━━━━━ RECORDED DATA ━━━━━

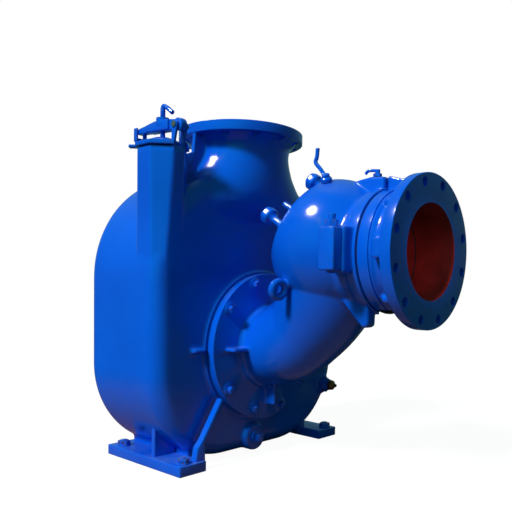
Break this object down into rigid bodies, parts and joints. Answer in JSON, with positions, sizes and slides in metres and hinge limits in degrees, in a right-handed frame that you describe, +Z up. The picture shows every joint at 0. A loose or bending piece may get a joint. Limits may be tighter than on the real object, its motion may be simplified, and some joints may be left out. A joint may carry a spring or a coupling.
{
  "type": "self-priming sewage pump",
  "caption": "Self-priming centrifugal sewage pump with cast casing on feet, flanged suction head, flanged discharge, clamped fill port and bearing frame.",
  "frame": {"origin": "on the ground under the middle of the whole pump's box", "axes": "+X along the suction axis, out of the suction flange; +Y across the pump, away from the fill port; +Z up"},
  "size_m": [1.3556, 0.824, 1.057],
  "materials": {
    "blue_enamel": "glossy enamel over rough casting",
    "plated_steel": "zinc plated, satin",
    "black_rubber": "matt",
    "red_brass": "dull",
    "sight_glass": "clear"
  },
  "bodies": {
    "pump": {"suction_spool": "blue_enamel", "valve_gasket": "black_rubber", "suction_head": "blue_enamel", "access_gasket": "black_rubber", "access_cover": "blue_enamel", "flap_hinge_pin": "plated_steel", "lifting_eye": "blue_enamel", "cover_gasket": "black_rubber", "casing": "blue_enamel", "fill_gasket": "black_rubber", "clamp_pin": "plated_steel", "latch_yoke": "blue_enamel", "drain_plug": "plated_steel", "relief_valve": "plated_steel", "relief_cap": "red_brass", "air_cock": "blue_enamel", "petcock": "plated_steel", "back_gasket": "black_rubber", "back_cover": "blue_enamel", "bearing_frame": "blue_enamel", "bearing_cap": "blue_enamel", "drive_shaft": "plated_steel", "shaft_key": "plated_steel", "oil_fill_plug": "plated_steel", "oil_sight_glass": "sight_glass"},
    "fill_clamp": {"clamp_bar": "blue_enamel", "fill_cover": "blue_enamel"},
    "screw": {"clamp_screw": "plated_steel"},
    "knob_1": {"hand_knob_1": "blue_enamel"},
    "knob_2": {"hand_knob_2": "blue_enamel"},
    "knob_3": {"hand_knob_3": "blue_enamel"},
    "knob_4": {"hand_knob_4": "blue_enamel"}
  },
  "joints": [
    {"name": "fill_cover_swing", "type": "hinge", "parent": "pump", "child": "fill_clamp", "pos_m": [0.0718, -0.34, 0.986], "axis": [0, 1, 0], "range_deg": [0, 100]},
    {"name": "clamp_screw_turn", "type": "hinge", "parent": "fill_clamp", "child": "screw", "pos_m": [-0.0062, -0.34, 1], "axis": [0, 0, 1], "continuous": true},
    {"name": "knob_1_turn", "type": "hinge", "parent": "pump", "child": "knob_1", "pos_m": [0.33917, 0, 0.82175], "axis": [-0.866, 0, 0.5], "continuous": true},
    {"name": "knob_2_turn", "type": "hinge", "parent": "pump", "child": "knob_2", "pos_m": [0.27667, -0.125, 0.7135], "axis": [-0.866, 0, 0.5], "continuous": true},
    {"name": "knob_3_turn", "type": "hinge", "parent": "pump", "child": "knob_3", "pos_m": [0.21417, 0, 0.60525], "axis": [-0.866, 0, 0.5], "continuous": true},
    {"name": "knob_4_turn", "type": "hinge", "parent": "pump", "child": "knob_4", "pos_m": [0.27667, 0.125, 0.7135], "axis": [-0.866, 0, 0.5], "continuous": true}
  ]
}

━━━━━

## WHAT THE TASK REQUIRES:
Repeat the listing above without any change.

## TASK ANSWER:
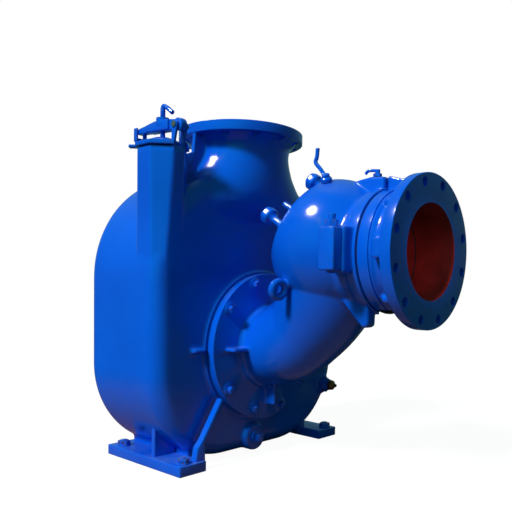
Break this object down into rigid bodies, parts and joints. Answer in JSON, with positions, sizes and slides in metres and hinge limits in degrees, in a right-handed frame that you describe, +Z up. The picture shows every joint at 0. A loose or bending piece may get a joint. Limits may be tighter than on the real object, its motion may be simplified, and some joints may be left out. A joint may carry a spring or a coupling.
{
  "type": "self-priming sewage pump",
  "caption": "Self-priming centrifugal sewage pump with cast casing on feet, flanged suction head, flanged discharge, clamped fill port and bearing frame.",
  "frame": {"origin": "on the ground under the middle of the whole pump's box", "axes": "+X along the suction axis, out of the suction flange; +Y across the pump, away from the fill port; +Z up"},
  "size_m": [1.3556, 0.824, 1.057],
  "materials": {
    "blue_enamel": "glossy enamel over rough casting",
    "plated_steel": "zinc plated, satin",
    "black_rubber": "matt",
    "red_brass": "dull",
    "sight_glass": "clear"
  },
  "bodies": {
    "pump": {"suction_spool": "blue_enamel", "valve_gasket": "black_rubber", "suction_head": "blue_enamel", "access_gasket": "black_rubber", "access_cover": "blue_enamel", "flap_hinge_pin": "plated_steel", "lifting_eye": "blue_enamel", "cover_gasket": "black_rubber", "casing": "blue_enamel", "fill_gasket": "black_rubber", "clamp_pin": "plated_steel", "latch_yoke": "blue_enamel", "drain_plug": "plated_steel", "relief_valve": "plated_steel", "relief_cap": "red_brass", "air_cock": "blue_enamel", "petcock": "plated_steel", "back_gasket": "black_rubber", "back_cover": "blue_enamel", "bearing_frame": "blue_enamel", "bearing_cap": "blue_enamel", "drive_shaft": "plated_steel", "shaft_key": "plated_steel", "oil_fill_plug": "plated_steel", "oil_sight_glass": "sight_glass"},
    "fill_clamp": {"clamp_bar": "blue_enamel", "fill_cover": "blue_enamel"},
    "screw": {"clamp_screw": "plated_steel"},
    "knob_1": {"hand_knob_1": "blue_enamel"},
    "knob_2": {"hand_knob_2": "blue_enamel"},
    "knob_3": {"hand_knob_3": "blue_enamel"},
    "knob_4": {"hand_knob_4": "blue_enamel"}
  },
  "joints": [
    {"name": "fill_cover_swing", "type": "hinge", "parent": "pump", "child": "fill_clamp", "pos_m": [0.0718, -0.34, 0.986], "axis": [0, 1, 0], "range_deg": [0, 100]},
    {"name": "clamp_screw_turn", "type": "hinge", "parent": "fill_clamp", "child": "screw", "pos_m": [-0.0062, -0.34, 1], "axis": [0, 0, 1], "continuous": true},
    {"name": "knob_1_turn", "type": "hinge", "parent": "pump", "child": "knob_1", "pos_m": [0.33917, 0, 0.82175], "axis": [-0.866, 0, 0.5], "continuous": true},
    {"name": "knob_2_turn", "type": "hinge", "parent": "pump", "child": "knob_2", "pos_m": [0.27667, -0.125, 0.7135], "axis": [-0.866, 0, 0.5], "continuous": true},
    {"name": "knob_3_turn", "type": "hinge", "parent": "pump", "child": "knob_3", "pos_m": [0.21417, 0, 0.60525], "axis": [-0.866, 0, 0.5], "continuous": true},
    {"name": "knob_4_turn", "type": "hinge", "parent": "pump", "child": "knob_4", "pos_m": [0.27667, 0.125, 0.7135], "axis": [-0.866, 0, 0.5], "continuous": true}
  ]
}